Two years ago my friend Jason tweeted of the seasons in L.A.:
- The Flood
- Copper Sun Cries Tears of Bone
- Howling Desert Ghosts
- Imaginary Flood
It’s raining again; real rain this time. I bend to pet my cats and then I hear the raindrops falling on the deck outside my window. Right now it should be Copper Sun Cries Tears of Bone; instead it’s Imaginary Flood.
I’ve never kept a diary. I’ve tried, but usually stop after two or three entries. Maybe imagined lives have been more interesting to write than my own. Yet my life comes into my fiction too. So this is an exercise at writing a small diary of my life in autumn weather. Once I am done I won’t write a diary anymore.
I think about the weather in little pockets of time, sitting in the courtyard in the morning or sitting up in bed in a t-shirt and underwear. The weather will never really be the same again, but sometimes it will feel like it once did; it will be in relationship to what it once was. The Pacific Ocean is getting warmer. Virigina Woolf sits and thinks too. From her October of 1920: “Here I sit at Richmond, and like a lantern stood in the middle of a field my life goes up in darkness.” She’s melancholy, but she says that writing helps her not be. It helps me too.
A bird cries out in the rain, the way they sometimes cry out at night. The first time I heard a bird in the night was one June in L.A. at Richard’s house, before I lived here, just as I was realizing I wanted to. I think about my aunt leaving Daytona Beach after high school to move to New Orleans. The music drew her. She wanted to be near it.
All night the rain continued, with thunder and lightning, a real treat. We hardly ever have that kind of storm, yet so many noir movies are set here. It doesn’t make sense. I woke up and felt good under the blankets. How warm it was, Amar sleeping next to me. He looks so angelic when he sleeps.
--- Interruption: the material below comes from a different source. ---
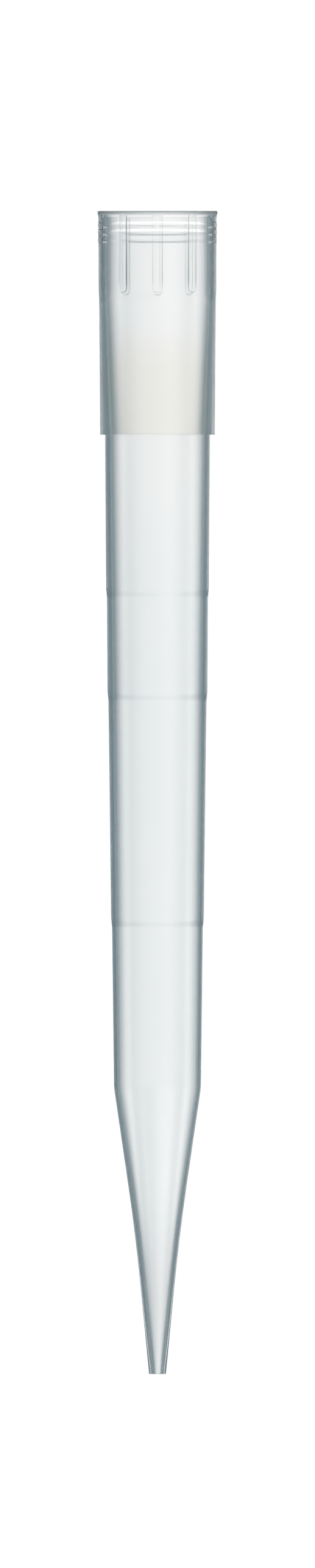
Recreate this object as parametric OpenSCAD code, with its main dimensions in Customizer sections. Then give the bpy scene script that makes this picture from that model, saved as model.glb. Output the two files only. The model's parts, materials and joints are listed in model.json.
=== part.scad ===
// A 5 ml pipette tip, moulded in one piece of clear polypropylene.
// It stands on the rim of its collar with the point up, and its axis is Z.
// Heights are measured from the rim, towards the point.

/* [Overall] */
// Length from the rim to the end of the point
total_len = 143; // [138:1:154]

/* [Collar] */
// Length of the collar
collar_len = 27.5; // [22:0.1:36]
// Outer diameter of the lip round the rim
lip_d = 14.74; // [14.7:0.02:15.2]
// Height at which the lip has run out into the band
lip_h = 0.52; // [0.4:0.02:0.8]
// Outer diameter of the thicker band that carries the rings and ribs, where it leaves the lip
band_top_d = 14.56; // [14.5:0.02:14.6]
// Outer diameter of the band at its other end
band_end_d = 14.5; // [14.44:0.02:14.54]
// Height at which the band ends
band_end_z = 9.5; // [8:0.1:16]
// Outer diameter of the plain collar where the band ends
collar_top_d = 14.36; // [14.3:0.02:14.4]
// Outer diameter of the collar at its far edge, where the barrel starts
collar_end_d = 14.1; // [13.9:0.02:14.2]

/* [Sealing rings] */
// Number of raised rings beyond the lip
ring_count = 3; // [1:1:5]
// Height of the first ring above the rim
ring_first_z = 1.72; // [1.4:0.01:2.4]
// Distance from one ring to the next
ring_pitch = 0.9; // [0.9:0.02:1.2]
// How far a ring stands out of the band
ring_out = 0.065; // [0.055:0.005:0.1]
// Width of a ring at its foot
ring_w = 0.84; // [0.6:0.02:0.86]

/* [Stiffening ribs] */
// Number of ribs round the collar
rib_count = 10; // [6:1:14]
// Width of a rib
rib_w = 1.15; // [0.8:0.05:1.6]
// How far the middle of a rib's flat, upright face stands out of the band at the rim
rib_out = 0.02; // [0.01:0.005:0.04]
// Height at which the rounded end of a rib stops
rib_end_z = 10; // [8:0.1:16]

/* [Socket] */
// Bore of the straight mouth that guides the pipette's nose
mouth_d = 12.96; // [12.92:0.02:13.1]
// Depth of the straight mouth
mouth_depth = 11.1; // [9:0.1:18]
// Bore at the start of the sealing taper
seal_top_d = 12.88; // [12.6:0.02:12.9]
// Bore at the end of the sealing taper, level with the collar's far edge
seal_end_d = 11.76; // [11.6:0.02:12]
// Width of the lead-in bevel at the rim
lead_in = 0.2; // [0.1:0.05:0.3]

/* [Barrel] */
// Outer diameter of the barrel where it leaves the collar
barrel_top_d = 12.9; // [12.8:0.02:13.4]
// Draft of the outside from the collar to the 5 ml mark, in degrees
upper_draft = 0.35; // [0.2:0.05:0.5]
// Draft of the outside from the 5 ml mark to the shoulder, in degrees
lower_draft = 0.71; // [0.5:0.01:0.8]
// Height of the mark nearest the collar
upper_mark_z = 46.3; // [40:0.1:56]
// Height of the 5 ml mark
full_mark_z = 59; // [58:0.1:76]
// Height of the 2.5 ml mark
half_mark_z = 86.9; // [80:0.1:98]
// How far the wall steps in at each mark
mark_step = 0.1; // [0.04:0.01:0.12]
// Length of the ramp at each mark
mark_ramp = 1.1; // [0.1:0.05:1.2]
// Height of the shoulder where the point starts
shoulder_z = 107.8; // [102:0.1:112]
// Wall thickness at the shoulder
shoulder_wall = 0.4; // [0.36:0.02:0.7]
// Radius that rounds the shoulder
shoulder_round = 8; // [2:0.5:14]

/* [Point] */
// Height where the point's taper grows finer
knee_z = 126.3; // [122:0.1:130]
// Outer diameter there
knee_d = 5.3; // [5:0.02:5.8]
// Wall thickness there
knee_wall = 0.42; // [0.38:0.02:0.8]
// Radius that blends the two tapers
knee_round = 280; // [50:10:300]
// Outer diameter at the end of the point
end_d = 2.08; // [1.9:0.02:2.6]
// Diameter of the orifice
orifice_d = 1.1; // [0.6:0.02:1.2]
// Rounding of the end's outer edge
end_round = 0.15; // [0.05:0.05:0.2]

/* [Hidden] */
$fn = 128;

// Small mould radii
edge_round = 0.05;
rim_round = 0.17;
lip_round = 0.5;
band_round = 6;
ring_round = 0.4;
ring_foot_round = 0.2;
mark_round = 0.7;

// The ramp from the band down to the plain collar
band_ramp = 1.4;

// The small ledge between the mouth and the sealing taper
ledge_h = 0.4;

// An arc has a point every so many degrees, and no fewer spans than this
arc_step = 12;
arc_spans = 3;

marks = [upper_mark_z, full_mark_z, half_mark_z];

// The lip's own cylinder is half as high as the whole lip
lip_flat_h = lip_h / 2;

// Ribs start inside the lip
rib_start_z = lip_flat_h;

function unit(v) = v / norm(v);

// The outside of the band at a height, without lip, rings and ribs
band_slope = (band_end_d - band_top_d) / 2 / (band_end_z - lip_h);
function band_r(z) = band_top_d / 2 + band_slope * (z - lip_h);

// Ribs are rooted in the middle of the wall
rib_root_r = (collar_end_d / 2 + mouth_d / 2) / 2;
rib_face_r = band_r(0) + rib_out;

// The outside of the barrel at a height, with some of its marks passed
function barrel_r(z, passed) =
    barrel_top_d / 2
    - tan(upper_draft) * (min(z, full_mark_z) - collar_len)
    - tan(lower_draft) * max(0, z - full_mark_z)
    - mark_step * passed;

// The rounded corner of an outline: at is [radius, height, rounding]
function corner(before, at, after) =
    let (
        p = [at[0], at[1]],
        to_before = unit([before[0], before[1]] - p),
        to_after = unit([after[0], after[1]] - p),
        half = acos(to_before * to_after) / 2,
        centre = p + unit(to_before + to_after) * at[2] / sin(half),
        from = p + to_before * at[2] / tan(half) - centre,
        to = p + to_after * at[2] / tan(half) - centre,
        start = atan2(from.y, from.x),
        turn = (atan2(to.y, to.x) - start + 540) % 360 - 180,
        spans = max(arc_spans, ceil(abs(turn) / arc_step))
    )
    at[2] == 0 ? [p] : [
        for (k = [0 : spans])
            let (angle = start + turn * k / spans)
            centre + at[2] * [cos(angle), sin(angle)]
    ];

function rounded(rows) = [
    for (i = [0 : len(rows) - 1])
        each corner(rows[(i + len(rows) - 1) % len(rows)], rows[i], rows[(i + 1) % len(rows)])
];

// The rings on a surface that has a radius at the rim and a slope
function ring_rows(rim_r, slope) = [
    for (i = [0 : ring_count - 1])
        let (z = ring_first_z + i * ring_pitch, from = z - ring_w / 2, to = z + ring_w / 2)
        each [
            [rim_r + slope * from, from, ring_foot_round],
            [rim_r + slope * z + ring_out, z, ring_round],
            [rim_r + slope * to, to, ring_foot_round],
        ]
];

mark_rows = [
    for (i = [0 : len(marks) - 1])
        each [
            [barrel_r(marks[i], i), marks[i], mark_round],
            [barrel_r(marks[i] + mark_ramp, i + 1), marks[i] + mark_ramp, mark_round],
        ]
];

shoulder_r = barrel_r(shoulder_z, len(marks));

outside_rows = concat(
    [
        [lip_d / 2, 0, rim_round],
        [lip_d / 2, lip_flat_h, lip_round],
        [band_r(lip_h), lip_h, lip_round],
    ],
    ring_rows(band_r(0), band_slope),
    [
        [band_end_d / 2, band_end_z, band_round],
        [collar_top_d / 2, band_end_z + band_ramp, band_round],
        [collar_end_d / 2, collar_len, edge_round],
        [barrel_top_d / 2, collar_len, edge_round],
    ],
    mark_rows,
    [
        [shoulder_r, shoulder_z, shoulder_round],
        [knee_d / 2, knee_z, knee_round],
        [end_d / 2, total_len, end_round],
    ]
);

inside_rows = [
    [orifice_d / 2, total_len, 0],
    [knee_d / 2 - knee_wall, knee_z, knee_round],
    [shoulder_r - shoulder_wall, shoulder_z, shoulder_round],
    [seal_end_d / 2, collar_len, 0],
    [seal_top_d / 2, mouth_depth + ledge_h, 0],
    [mouth_d / 2, mouth_depth, 0],
    [mouth_d / 2, lead_in, 0],
    [mouth_d / 2 + lead_in, 0, 0],
];

// A slab as long as the collar, seen from the side, with the rings along its outer face
slab_rows = concat(
    [
        [rib_root_r, 0, 0],
        [rib_face_r, 0, 0],
    ],
    ring_rows(rib_face_r, 0),
    [
        [rib_face_r, collar_len, 0],
        [rib_root_r, collar_len, 0],
    ]
);

module wall() {
    rotate_extrude()
        polygon(rounded(concat(outside_rows, inside_rows)));
}

// A rib seen from outside: a bar with a round end
module rib_face() {
    translate([-rib_w / 2, rib_start_z])
        square([rib_w, rib_end_z - rib_w / 2 - rib_start_z]);
    translate([0, rib_end_z - rib_w / 2])
        circle(d = rib_w);
}

// Facing along X, a rib is cut from the slab to its outline
module rib() {
    intersection() {
        rotate([90, 0, 0])
            linear_extrude(2 * rib_w, center = true)
                polygon(rounded(slab_rows));
        rotate([90, 0, 90])
            linear_extrude(lip_d)
                rib_face();
    }
}

// The first rib faces backwards along Y
module ribs() {
    for (i = [0 : rib_count - 1])
        rotate(i * 360 / rib_count - 90)
            rib();
}

module tip() {
    color([0.86, 0.9, 0.92, 0.6])
        union() {
            wall();
            ribs();
        }
}

tip();
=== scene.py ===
"""A 5 ml pipette tip moulded in clear polypropylene, standing on the rim of its collar with the point up.

Clear plastic is seen through both of its surfaces, so the frame's one node is replaced by a fine mesh of the same
wall: an outside, an inside and the rounded edges between them, with smooth normals, on which light bends cleanly.
"""

import json
import math

import bpy
import numpy as np
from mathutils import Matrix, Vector


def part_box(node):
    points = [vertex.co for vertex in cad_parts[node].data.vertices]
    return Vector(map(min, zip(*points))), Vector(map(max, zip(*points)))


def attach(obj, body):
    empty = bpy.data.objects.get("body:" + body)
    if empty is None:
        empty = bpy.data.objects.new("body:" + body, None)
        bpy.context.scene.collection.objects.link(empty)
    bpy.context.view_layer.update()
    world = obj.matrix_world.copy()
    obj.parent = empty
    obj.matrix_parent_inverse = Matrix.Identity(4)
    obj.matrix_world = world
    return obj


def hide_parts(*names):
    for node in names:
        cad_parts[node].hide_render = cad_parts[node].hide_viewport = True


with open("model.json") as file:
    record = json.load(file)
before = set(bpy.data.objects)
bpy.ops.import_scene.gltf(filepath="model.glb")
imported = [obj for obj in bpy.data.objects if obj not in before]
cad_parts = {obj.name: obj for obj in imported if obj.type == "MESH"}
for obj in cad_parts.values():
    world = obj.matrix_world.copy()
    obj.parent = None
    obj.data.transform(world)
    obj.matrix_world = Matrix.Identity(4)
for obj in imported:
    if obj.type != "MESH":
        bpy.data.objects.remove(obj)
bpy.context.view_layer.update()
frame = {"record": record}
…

As forecast, now the Santa Anas are here. The rain has passed and everything is dry, all of our newfound humidity gone, though it seems it will be a part of our future. For now, October is as it should be. Dry and hot. The sky is telling me something; I am shallower than the sky. I say such surface things; I can’t break out of it no matter the weather, hot or cold. To be shallower than the rain. To be shallower than the Santa Anas that move the leaves of the plants. But I am not shallower than the pumpkins I’ve placed outside my front door. Am I shallower than Virginia Woolf? In her diary, she writes of Katherine Mansfield: “She said a good deal about feeling things deeply: also about being pure, which I won’t criticize, though of course I very well could. But now, what do I feel about my writing—this book, that is, The Hours, if that’s its name? One must write from deep feeling, said Dostoevsky. And do I?”
I walked with Brent along the Arroyo Seco; of course there was hardly any water. We talked about our writing and then about global warming. We are both afraid that L.A. is becoming uninhabitable, that it is one of the places that will be hit early on by climate change, but we both love it here and so we are sad. It was hot, but there was somehow still a coolness in the air. It was still fall and the air was able to hold that; the air was able to hold its negative capability. And that is what we walked through. When I got home, I ate a pumpkin ice cream sandwich. That is how you eat seasonally when the day is warm, when you live in a southern climate.
In an entry from when she was in high school, my aunt wrote that she began to keep a journal because she saw that life had mystical qualities. I wish I had been closer to her; though we knew each other, we never connected in a deeper way. And yet I connect to her in her writing. I feel some kinship to the life she lived.
Last night, I had my first dream of environmental catastrophe. The temperature in L.A. was 140. I like summer best, then fall, then winter. I hate spring, unless late spring, when it is actually warm, but I’m afraid of it getting that hot. Now Malibu is on fire and llamas and horses have been led down to the beach to try to keep them safe. The weather will change; it’s changing already. Everything will continue until it stops. I will read the diaries of Virginia Woolf through November.